At least Santa was still coming, though.
We were like two tourists in a museum—literally and figuratively pointing out details, and frequently stopping to admire historic artifacts such as the hieroglyphics above vacant spaces. The remains of removed signs, not all of these “label scars” were evidence of tenants who’d faltered or fled. Several brandished the names of still-active businesses that’d grown to eventually occupy larger spaces within the mall. “Label scars of success,” essentially.
That’s a Transformer, but this place still counts as a “dragon store.”
Every few minutes, though, we’d be startled out of this exploratory state by the smack of a plastic folding tables being thrown onto the floor. These reverberating collisions were coming from the in-progress setup of the next day’s card show. An apparently regular event that’s objectively a great idea for a struggling retail space in need of foot traffic.

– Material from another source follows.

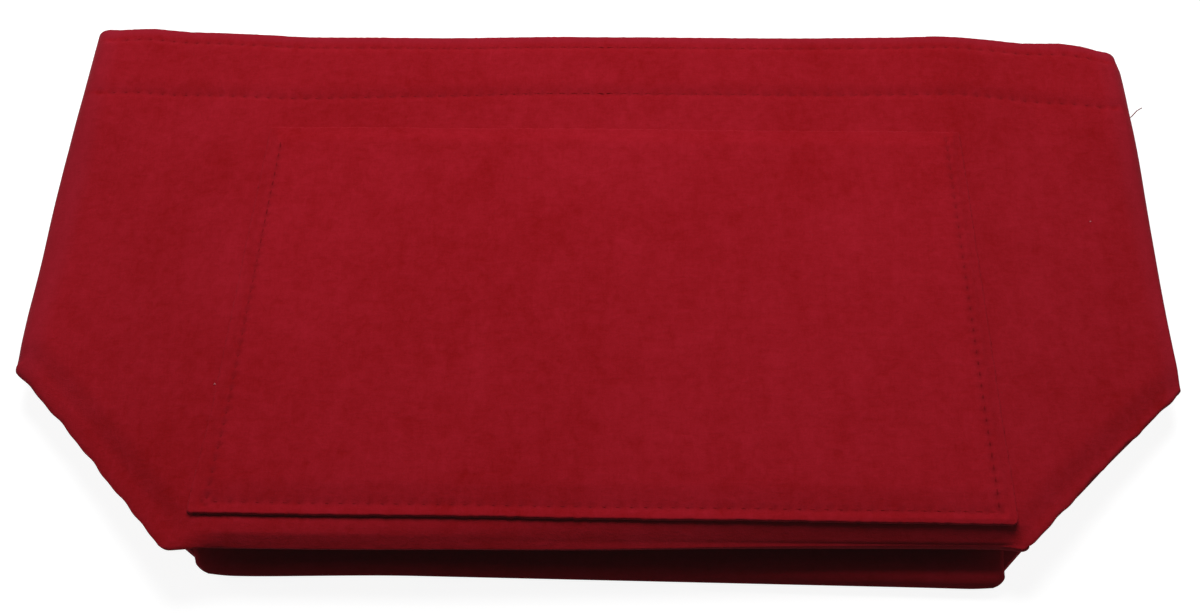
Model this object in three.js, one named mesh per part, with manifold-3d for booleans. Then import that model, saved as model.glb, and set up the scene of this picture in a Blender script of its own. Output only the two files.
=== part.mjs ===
// A felt organizer insert for a handbag, folded flat and lying on its back wall.
// Lengths are millimetres. +X runs along the base, +Y from the base to the rim, +Z is up.
// The origin is the centre of the outer box, on the surface that the back wall lies on.
// The shell is one skin of felt. It is split here at its creases, because each panel turns by itself.

import * as THREE from 'three';
import { mergeVertices } from 'three/addons/utils/BufferGeometryUtils.js';
import Module from 'manifold-3d';

const wasm = await Module();
wasm.setup();

// Driving dimensions of the box that the shell makes when it stands open
const baseLength = 224;
const baseDepth = 108;
const wallHeight = 180;

// Felt and the room that folded layers keep between them
const shellFelt = 3;
const pocketFelt = 2;
const layerGap = 0.3;
const foldGap = 0.3;

// How far the two walls stand apart while the organizer is folded flat, hinge line to hinge line
const foldedSpread = 13;

// Rim: a facing strip inside, held by two rows of stitches
const facingDepth = 26;
const rimStitchInset = 2.4;
const facingStitchInset = 24.3;
const mitreGap = 0.3;
const facingThinEdge = 0.3;

// Front outer slip pocket, open at its top. Its mouth lies a set drop below the rim.
const outerPocketWidth = 221.4;
const outerPocketBottom = 2.3;
const outerPocketDrop = 38;
const outerPocketCorner = 2.5;
const pocketStitchInset = 4.7;

// Inner slip pockets, one on each wall, clear of the folded base
const innerPocketWidth = 204;
const innerPocketBottomGap = 4;
const innerPocketDrop = 40;
const innerPocketCorner = 2.5;
const pocketCornerSteps = 6;

// The groove that a row of stitches presses into the felt
const grooveWidth = 1.6;
const grooveDepth = 0.5;
const cutOverrun = 1;

// Rounded felt at the base edges of both walls
const baseRollDegrees = 44;
const baseRollSteps = 5;

// Felt colours
const shellRed = 0x8f131e;
const facingRed = 0x8a1220;
const pocketRed = 0x93131e;
const insideRed = 0x7f101a;
const feltRoughness = 0.95;

const radians = Math.PI / 180;
const halfDepth = baseDepth / 2;
const halfLength = baseLength / 2;
const halfGap = foldGap / 2;
const outerOffset = halfGap + shellFelt;

// Each hinge line lies half a fold gap above the inner faces that it joins.
const rearHingeHeight = shellFelt + halfGap;
const frontHingeHeight = rearHingeHeight + foldedSpread;

// A gusset half turns about the wall's side edge. The base halves fold the other way,
// so their shared crease runs along their outer faces.
const gussetRestAngle = Math.asin(foldedSpread / baseDepth);
const baseCreaseOffset = outerOffset + halfGap;
const baseCreaseAngle = Math.asin(baseCreaseOffset / halfDepth);
const basePanelAngle = gussetRestAngle - baseCreaseAngle;
const basePanelLength = halfDepth * Math.cos(baseCreaseAngle) - halfGap;

// The tuck below a gusset half folds over the diagonal from the base corner to the side fold.
const tuckFoldLength = halfDepth * Math.SQRT2;
const tuckReach = tuckFoldLength / 2;
const tuckRestAngle = Math.asin((foldedSpread / 2 - outerOffset - halfGap) / tuckReach);

// An outline's points are pairs across the extrusion axis: y and z along x, x and z along y, x and y along z.
function extruded(outline, axis, start, end) {
  const flipped = axis === 'y';
  const shape = new THREE.Shape(outline.map(([a, b]) => new THREE.Vector2(flipped ? b : a, flipped ? a : b)));
  const low = Math.min(start, end);
  const geometry = new THREE.ExtrudeGeometry(shape, { depth: Math.abs(end - start), bevelEnabled: false });
  geometry.translate(0, 0, low);
  const x = new THREE.Vector3(1, 0, 0);
  const y = new THREE.Vector3(0, 1, 0);
  const z = new THREE.Vector3(0, 0, 1);
  const bases = { x: [y, z, x], y: [z, x, y], z: [x, y, z] };
  return geometry.applyMatrix4(new THREE.Matrix4().makeBasis(...bases[axis]));
}

function toSolid(geometry) {
  const bare = geometry.clone();
  bare.deleteAttribute('normal');
  bare.deleteAttribute('uv');
  const merged = mergeVertices(bare);
  return new wasm.Manifold(new wasm.Mesh({
    numProp: 3,
    vertProperties: new Float32Array(merged.attributes.position.array),
    triVerts: new Uint32Array(merged.index.array),
  }));
}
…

After we’d passed the eyebrow salon built into the former Electronics Boutique and made awkward eye contact with both a masseuse and their patient in another repurposed space—we encountered one of Phil’s more distinct memories.
“So, down there—where this glass block is—was an arcade when I was a kid,” he said as we walked up to a former store near one of the mall’s western entrances. “My dad took me here on a Friday night once and I can remember being in the arcade, The sun’s setting through these plate-glass windows over here, coming in through the glass block, and I’m playing that ‘T2’ game with the gun. That’s a memory I will never not have. I remember being a kid here.”
As we neared the food court, we passed a store called River City Market, and across the hall from that was River City Christmas. This seasonal extension of a small business had once been an FYE, a fact we were able to deduce thanks to the distinctive floor pattern. This was far from the most interesting thing in this particular wing of the mall, however.
A heavenly haze was rising from a hibachi grill up to the water-damaged ceiling, enveloping what was left of the food court in an enticing aroma. While melancholy speakers blared Coldplay’s “Yellow” to empty tables, we dug into dinner from Yihi Japan.
Delivery drivers repeatedly dashed in and out to retrieve orders from not only our providers of sustenance, but their compatriots as well: Gyro Express, China Experience, and Luca Pizza di Roma. One man’s “food hall” is just another man’s “food court,” after all.
“This is the most mall that this mall has felt all night,” said Phil as we walked into a local video game store.
The place wasn’t just relatively busy, it also harkened “back to” our particular “day.” With an appropriately nostalgic sense of humor, the walls of this place were themed to dead brands such as Blockbuster and Circuit City while the shelves featured now-retro items for sale such as early-2000s-era CRT televisions.
As I picked up a game from the shelf, I realized the weight of Phil’s statement. Here I was, staring down at the first two “Pro Skater” titles remastered and made available for a modern gaming console. Games I loved as a kid, games I’d once purchased from my [Cincinnati Mills Link] mall 20+ years ago.
At $10, it was a steal, but I decided that I already owned enough retro games that I already wasn’t playing. Still, the Tony Hawk temptation had, for a moment, brought me back to the bygone days of that peak mall experience.